Stackman, who lives in Potomac, Md., donated stem cells to a New York man after he turned up as a match on the National Marrow Donor list. The stem cells saved the life of Jim Briggs, who had acute myelogenous leukemia but is now in remission.

"It's one of the more important things I'll do in my life," said Stackman, who added that he'd do it again in a heartbeat.  (Read more.)

Linda Cheatham calls every day "an ice cream sundae with a great big glob of whipped cream and a cherry on top" because a donated kidney gave her a life in which she can work and live normally. She speaks not just for herself, but for 10 members of her family who also needed kidney transplants. (Read more.)

Right this minute, more than 100,000 people in the U.S. are waiting for organ transplants that could save their lives.

At any given time, 6,000 people are searching for a matched bone marrow donor or cord blood unit.

They are all counting on people they probably don't even know to be generous and donate the organs, tissue, marrow and cord blood that could make all the difference.

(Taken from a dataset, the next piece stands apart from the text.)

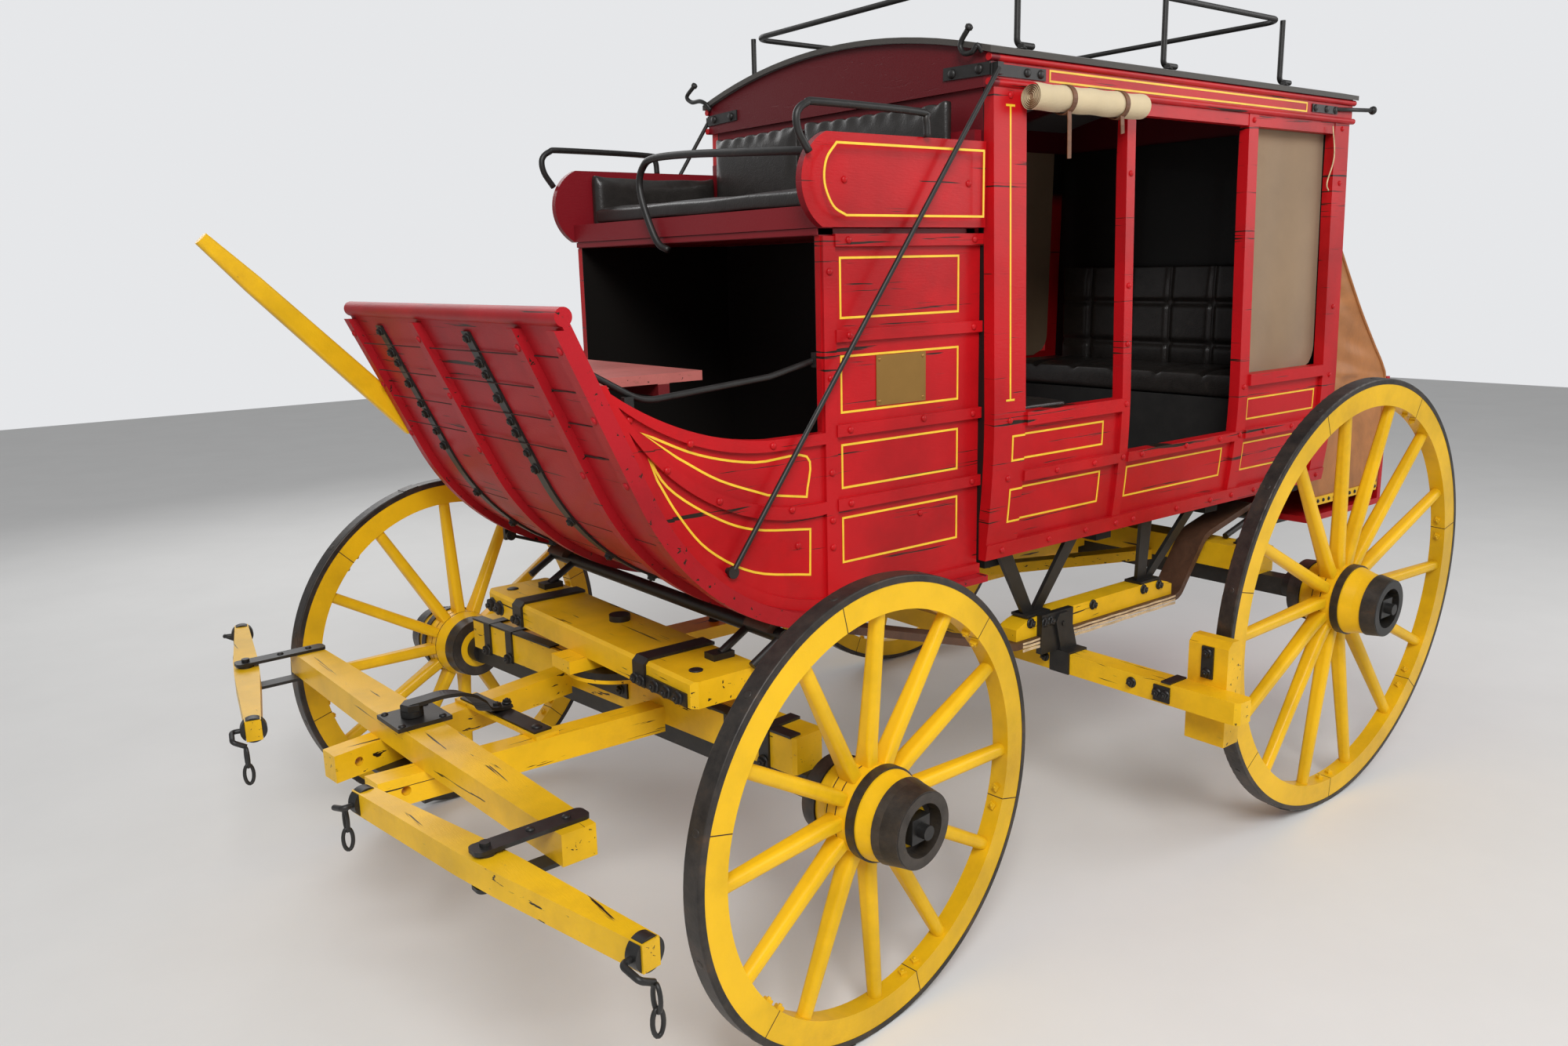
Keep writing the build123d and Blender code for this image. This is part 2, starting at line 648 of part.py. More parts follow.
with BuildPart() as rockers:
    rocker_z = BRACE_LOW_Z + BRACE_THICKNESS + PIECE_GAP
    for side in (1, -1):
        with BuildSketch(Plane.XZ.offset(-side * BRACE_Y)):
            with BuildLine():
                front = Line((station(ROCKER_FRONT), rocker_z), (station(ROCKER_FRONT), rocker_z + 34))
                rise = ThreePointArc(front @ 1, (station(ROCKER_FRONT) - 50, rocker_z + ROCKER_HEIGHT - 5.75),
                                     (station(ROCKER_FRONT) - 100, rocker_z + ROCKER_HEIGHT))
                top = Line(rise @ 1, (station(ROCKER_REAR) + 100, rocker_z + ROCKER_HEIGHT))
                fall = ThreePointArc(top @ 1, (station(ROCKER_REAR) + 50, rocker_z + ROCKER_HEIGHT - 5.75),
                                     (station(ROCKER_REAR), rocker_z + 34))
                back = Line(fall @ 1, (station(ROCKER_REAR), rocker_z))
                Line(back @ 1, front @ 0)
            make_face()
        extrude(amount=ROCKER_WIDTH / 2, both=True)
finish(rockers.part, "rockers")

# V-shaped irons stand on the rockers and carry the body's sills
# station of the foot, then of the two heads
V_IRONS = [(-1060, -866, -1150), (-1590, -1500, -1730)]
with BuildPart() as body_irons:
    rocker_top = rocker_z + ROCKER_HEIGHT
    for side in (1, -1):
        for foot_at, *heads in V_IRONS:
            for head_at in heads:
                lean = 14 if head_at > foot_at else -14
                foot = Plane(origin=(station(foot_at + lean), side * BRACE_Y, rocker_top), z_dir=(0, 0, 1))
                head = Plane(origin=(station(head_at), side * (SIDE_SILL_Y - 8), SILL_BOTTOM), z_dir=(0, 0, 1))
                with BuildSketch(foot):
                    Rectangle(44, 12)
                with BuildSketch(head):
                    Rectangle(52, 12)
                loft()
            block(station(foot_at) - 50, station(foot_at) + 50, side * (BRACE_Y - 30),
                  side * (BRACE_Y + 30), rocker_top, rocker_top + 8)
        with Locations((station(BRAKE_PIVOT_X), side * (BRACE_Y + ROCKER_WIDTH / 2 + 15), BRAKE_PIVOT_Z)):
            Cylinder(BRAKE_PIN_RADIUS, 30, rotation=(90, 0, 0))
        y = side * 400
        block(station(REAR_BOOT_REAR) + 30, station(BODY_REAR) + 40, y - 22, y + 22,
              REAR_BOOT_FLOOR_Z - 42, REAR_BOOT_FLOOR_Z - 22)
        block(station(BODY_REAR) + 20, station(BODY_REAR) + 40, y - 22, y + 22,
              REAR_BOOT_FLOOR_Z - 42, SILL_BOTTOM)
finish(body_irons.part, "body_irons")


# COACH BODY


def side_strip(x0, x1, z0, z1, proud, side):
    """Length of side wall: straight above the belt, curved in below it."""
    plane = Plane(origin=(station(x0), 0, 0), x_dir=(0, -1, 0), z_dir=(-1, 0, 0))
    mid_z = (BELT_Z + SILL_BOTTOM) / 2
    mid_y = (SIDE_BELT_Y + SIDE_SILL_Y) / 2 + 8
    outer = [-side * (y + proud) for y in (SIDE_TOP_Y, SIDE_BELT_Y, mid_y, SIDE_SILL_Y)]
    inner = [-side * (y - WALL) for y in (SIDE_TOP_Y, SIDE_BELT_Y, mid_y, SIDE_SILL_Y)]
    with BuildPart() as strip:
        with BuildSketch(plane):
            with BuildLine():
                Line((inner[0], HEADER_BOTTOM), (outer[0], HEADER_BOTTOM))
                Line((outer[0], HEADER_BOTTOM), (outer[1], BELT_Z))
                ThreePointArc((outer[1], BELT_Z), (outer[2], mid_z), (outer[3], SILL_BOTTOM))
                Line((outer[3], SILL_BOTTOM), (inner[3], SILL_BOTTOM))
                ThreePointArc((inner[3], SILL_BOTTOM), (inner[2], mid_z), (inner[1], BELT_Z))
                Line((inner[1], BELT_Z), (inner[0], HEADER_BOTTOM))
            make_face()
            with Locations((0, (z0 + z1) / 2)):
                Rectangle(2000, z1 - z0, mode=Mode.INTERSECT)
        extrude(amount=x0 - x1)
    return strip.part


# x front, x rear, z low, z high, how far proud of the panels
SIDE_MEMBERS = [
    (BODY_FRONT, PILLAR_REAR, SILL_BOTTOM, HEADER_BOTTOM, POST_PROUD),
    (DOOR_POST_FRONT, DOOR_POST_REAR, SILL_BOTTOM, HEADER_BOTTOM, POST_PROUD),
    (REAR_DOOR_POST_FRONT, REAR_DOOR_POST_REAR, SILL_BOTTOM, HEADER_BOTTOM, POST_PROUD),
    (CORNER_POST_FRONT, BODY_REAR, SILL_BOTTOM, HEADER_BOTTOM, POST_PROUD),
    (BODY_FRONT, BODY_REAR, SILL_BOTTOM, SILL_TOP, POST_PROUD + 4),
    (PILLAR_REAR, DOOR_POST_FRONT, SILL_TOP, BELT_Z, 0),
    (DOOR_POST_REAR, REAR_DOOR_POST_FRONT, SILL_TOP, DOOR_SILL_Z, 0),
    (REAR_DOOR_POST_REAR, CORNER_POST_FRONT, SILL_TOP, BELT_Z + 20, 0),
    (PILLAR_REAR, DOOR_POST_FRONT, BELT_Z - RAIL_HEIGHT, BELT_Z, POST_PROUD + 8),
    (REAR_DOOR_POST_REAR, CORNER_POST_FRONT, BELT_Z + 20 - RAIL_HEIGHT, BELT_Z + 20, POST_PROUD + 8),
    (PILLAR_REAR, DOOR_POST_FRONT, LOWER_BATTEN_Z - BATTEN_HEIGHT / 2, LOWER_BATTEN_Z + BATTEN_HEIGHT / 2,
     POST_PROUD + 6),
    (DOOR_POST_REAR, REAR_DOOR_POST_FRONT, DOOR_SILL_Z - BATTEN_HEIGHT, DOOR_SILL_Z, POST_PROUD + 6),
    (REAR_DOOR_POST_REAR, CORNER_POST_FRONT, LOWER_BATTEN_Z - BATTEN_HEIGHT / 2,
     LOWER_BATTEN_Z + BATTEN_HEIGHT / 2, POST_PROUD + 6),
    (BODY_FRONT, BODY_REAR, HEADER_BOTTOM - 34, HEADER_BOTTOM, POST_PROUD - 2),
]
for name, side in (("side_wall_left", 1), ("side_wall_right", -1)):
    strips = [side_strip(*member, side) for member in SIDE_MEMBERS]
    with BuildPart() as side_wall:
        for strip in strips:
            add(strip)
    finish(side_wall.part, name)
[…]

HRSA oversees the donation and allocation systems that ensure these life-saving gifts are given fairly and efficiently to the people who need them most.

HRSA also works to increase donation, help donors and improve the health outcomes of people who have transplants.

Did You Know?
  • The number of people waiting for a donated organ in the United States surpassed 100,000 for the first time on October 6, 2008.
  • About 75 percent of those awaiting organs need kidneys—the most commonly transplanted organ.
  • Each year, more than 10,000 people with life-threatening diseases need bone marrow or cord blood transplants.
  • Only 30 percent of 10,000 people have a relative who is a suitable marrow or cord blood donor.